Head of the Class
By Richard Amada on Apr 7, 2009 | In Cinema, TV, Radio
Well, it looks like free speech at the University of Maryland has won out over the smut snatchers in the Annapolis state house…sort of. Student protests caused the university to back off a bit from its forced cancellation of a triple-X rated film that had been scheduled to be shown at the movie theater on campus this week.
Originally, the university’s administration pulled the plug on the skin flick’s showing when the Maryland Senate got wind of it and threatened to yank state funding from the U of M. Well, as I predicted in my last post (and I certainly don’t claim it took any brilliance on my part to make the prediction), that raised the hackles of First Amendment advocates who called the cancellation censorship and a violation of free speech.

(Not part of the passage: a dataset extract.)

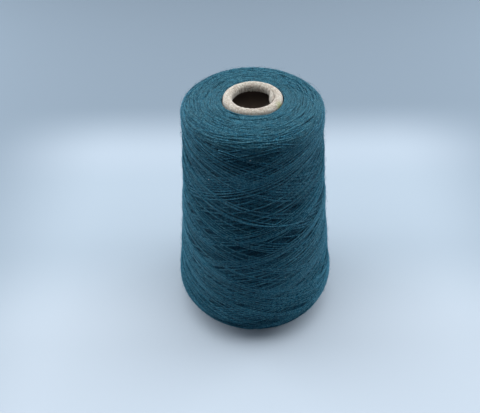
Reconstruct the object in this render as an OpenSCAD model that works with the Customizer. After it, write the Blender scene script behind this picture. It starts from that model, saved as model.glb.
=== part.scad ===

A compromise was struck, and last night the University of Maryland allowed excerpts of the film to be screened in a classroom, but only so long as it also included what the university called an “educational component.” In this case, that educational component was a pre-screening panel discussion. (Yeah, that’s what your basic porno audience is looking for—a panel discussion.) The Baltimore Sun printed a U of M statement that said it did this to “explore other ways to return to the topics of responsible decision-making and effects of pornography in our society.” Gee, doesn’t that sound lofty?
Hey, if this works out, maybe the university should consider screening pornos as part of all of its classes. If my undergraduate university had done that, I know I would’ve looked forward to my philosophy class a lot more.